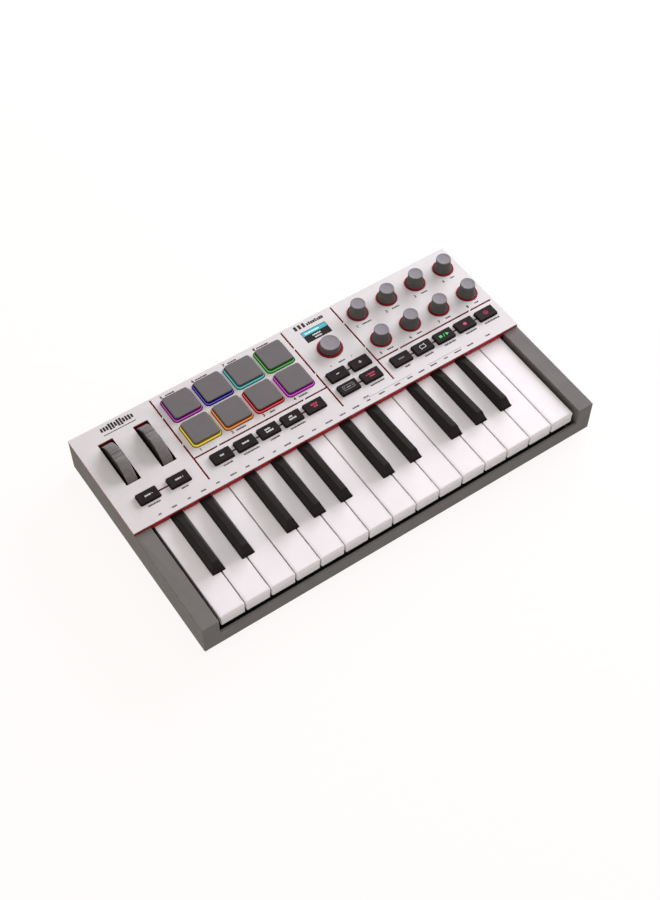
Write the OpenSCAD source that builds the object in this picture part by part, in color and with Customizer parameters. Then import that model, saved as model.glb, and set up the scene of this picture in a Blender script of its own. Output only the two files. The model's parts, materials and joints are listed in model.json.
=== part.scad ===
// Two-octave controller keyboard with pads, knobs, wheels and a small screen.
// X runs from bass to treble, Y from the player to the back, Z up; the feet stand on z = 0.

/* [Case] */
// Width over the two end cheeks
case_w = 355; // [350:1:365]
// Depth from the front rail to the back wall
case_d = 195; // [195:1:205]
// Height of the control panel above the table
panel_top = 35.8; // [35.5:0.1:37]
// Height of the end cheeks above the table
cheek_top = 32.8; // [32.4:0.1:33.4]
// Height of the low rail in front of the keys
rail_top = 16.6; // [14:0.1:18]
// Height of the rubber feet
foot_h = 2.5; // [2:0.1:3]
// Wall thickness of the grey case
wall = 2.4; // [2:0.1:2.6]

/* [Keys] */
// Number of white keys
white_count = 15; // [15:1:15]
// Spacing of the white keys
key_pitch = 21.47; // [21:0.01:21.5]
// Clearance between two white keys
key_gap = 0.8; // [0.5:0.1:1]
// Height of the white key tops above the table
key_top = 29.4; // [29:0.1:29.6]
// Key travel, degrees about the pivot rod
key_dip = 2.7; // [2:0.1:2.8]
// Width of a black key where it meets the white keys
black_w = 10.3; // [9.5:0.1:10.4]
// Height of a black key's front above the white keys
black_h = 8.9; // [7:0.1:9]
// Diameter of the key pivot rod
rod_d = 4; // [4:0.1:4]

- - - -

**Work required**
Copy out the full material exactly as it appears.

**Exercise output**
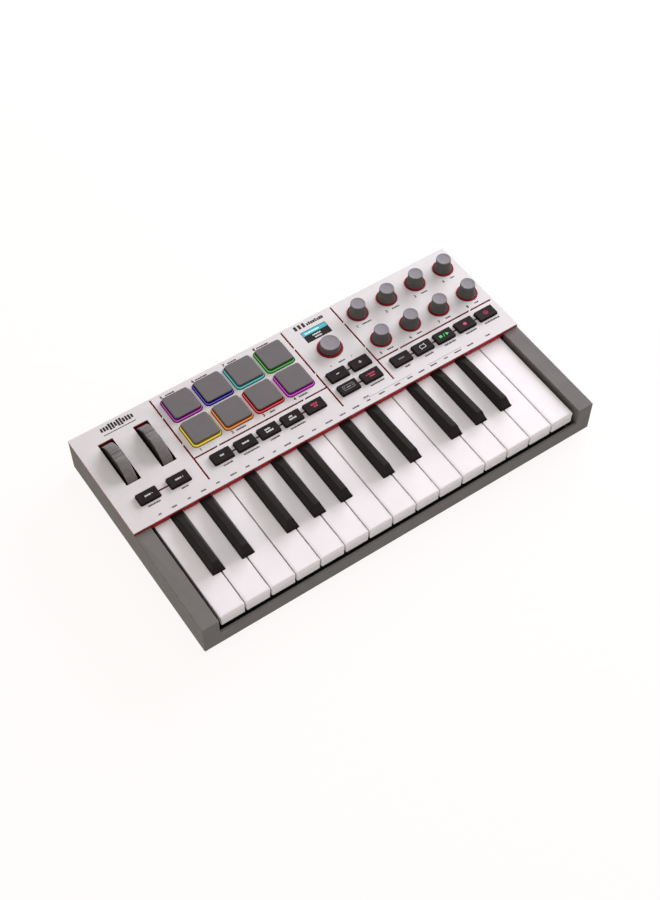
Write the OpenSCAD source that builds the object in this picture part by part, in color and with Customizer parameters. Then import that model, saved as model.glb, and set up the scene of this picture in a Blender script of its own. Output only the two files. The model's parts, materials and joints are listed in model.json.
=== part.scad ===
// Two-octave controller keyboard with pads, knobs, wheels and a small screen.
// X runs from bass to treble, Y from the player to the back, Z up; the feet stand on z = 0.

/* [Case] */
// Width over the two end cheeks
case_w = 355; // [350:1:365]
// Depth from the front rail to the back wall
case_d = 195; // [195:1:205]
// Height of the control panel above the table
panel_top = 35.8; // [35.5:0.1:37]
// Height of the end cheeks above the table
cheek_top = 32.8; // [32.4:0.1:33.4]
// Height of the low rail in front of the keys
rail_top = 16.6; // [14:0.1:18]
// Height of the rubber feet
foot_h = 2.5; // [2:0.1:3]
// Wall thickness of the grey case
wall = 2.4; // [2:0.1:2.6]

/* [Keys] */
// Number of white keys
white_count = 15; // [15:1:15]
// Spacing of the white keys
key_pitch = 21.47; // [21:0.01:21.5]
// Clearance between two white keys
key_gap = 0.8; // [0.5:0.1:1]
// Height of the white key tops above the table
key_top = 29.4; // [29:0.1:29.6]
// Key travel, degrees about the pivot rod
key_dip = 2.7; // [2:0.1:2.8]
// Width of a black key where it meets the white keys
black_w = 10.3; // [9.5:0.1:10.4]
// Height of a black key's front above the white keys
black_h = 8.9; // [7:0.1:9]
// Diameter of the key pivot rod
rod_d = 4; // [4:0.1:4]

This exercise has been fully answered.